With this description, Ahmadinejad could be speaking of any of Iran’s presidential frontrunners. After all, the one thing that the top contenders to replace him have in common is their comical obeisance to the supreme leader. Iran’s nuclear negotiator Saeed Jalili recently argued that "those with the slightest disagreement with the supreme leader have no place in our discourse" and that "all our attention should be devoted to listening to what our leader wants."
Such professions of mindless obedience seem to be the only way to secure the presidency in the coming election. Ali Akbar Velayati, another presidential frontrunner, has said that his greatest strength as president would be his willingness to unquestioningly obey whatever the supreme leader tells him to do: "I see this as a strong point…. I believe that having a person who has the last word and makes the final decision is in the country’s political interest."

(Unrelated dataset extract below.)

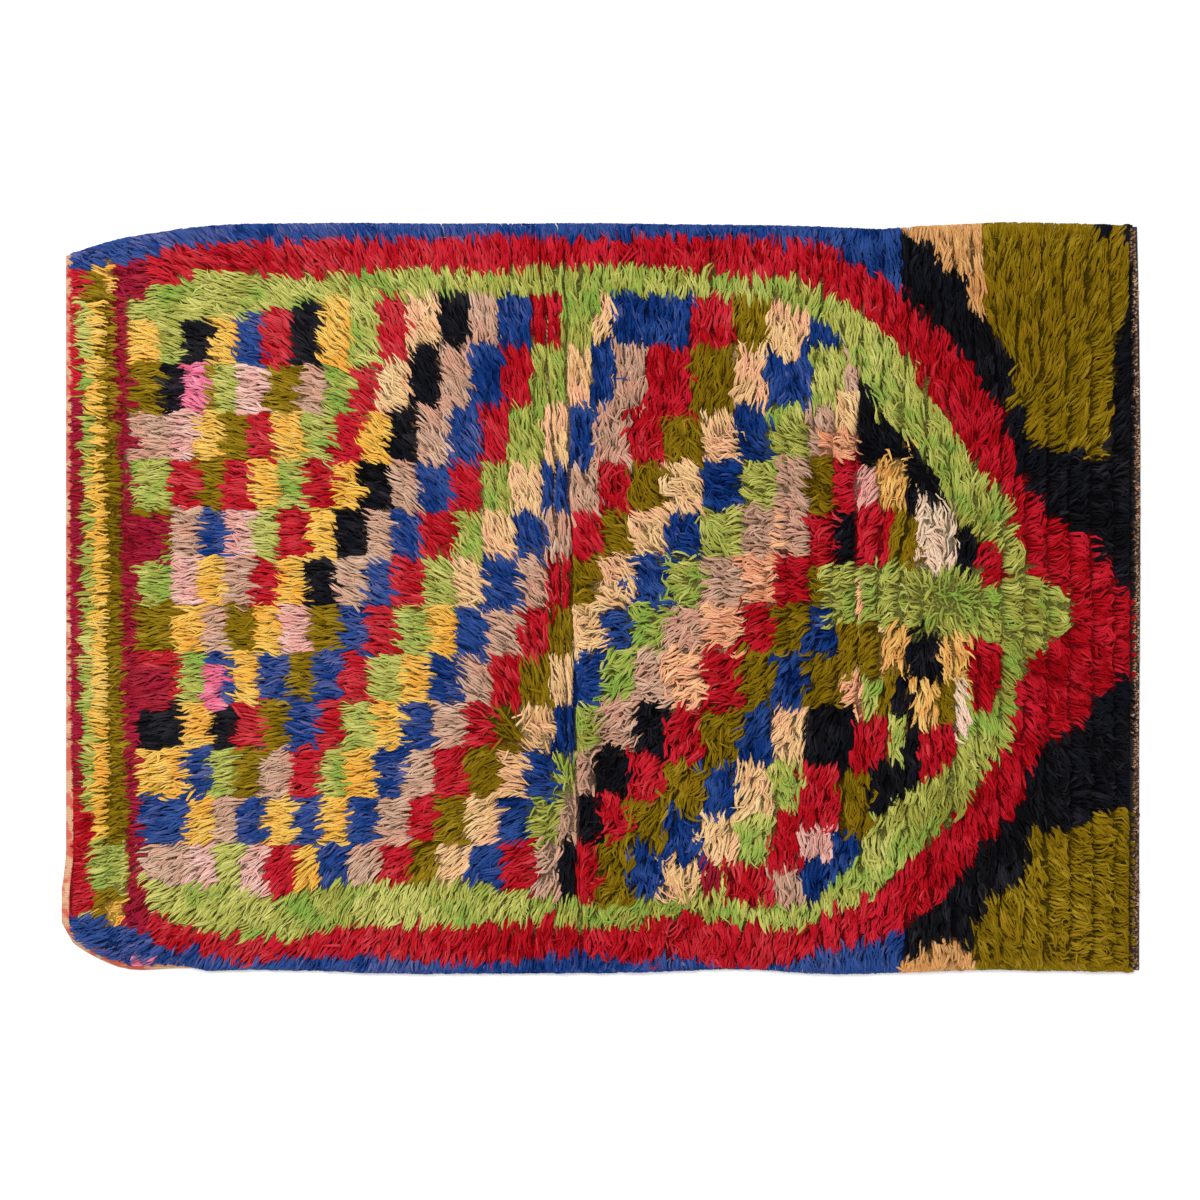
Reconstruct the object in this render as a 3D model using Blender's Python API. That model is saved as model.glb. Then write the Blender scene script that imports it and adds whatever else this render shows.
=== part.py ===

Mohammad Bagher Qalibaf, the brutish mayor of Tehran, has boasted about standing up for the supreme leader’s right to rule by personally bashing in the heads of student protesters who question it. "When it is necessary to come to the street and hit [the protesters] with batons I am there with a baton and I am proud of that," he said.
In fact, none of the current presidential candidates, not even the moderate Hassan Rouhani, who, despite his brash criticisms of the "excesses" of the clerical regime is himself a mullah, seem too eager to carry Ahmadinejad’s mantle of anti-clericalism into their administrations.
Barring some major surprise, which Khamenei has done everything in his power to prevent, one of the three sycophants listed above will likely be the next president of Iran. That will also mark the end to Ahmadinejad’s unprecedented challenge to the guiding philosophy of the Islamic Republic. As clerical control over the Iranian government becomes more severe, those who blame the mullahs for everything wrong in Iran may one day come to miss the little man with the unkempt beard and rumpled jacket who dared defy the Mahdi’s representative on Earth.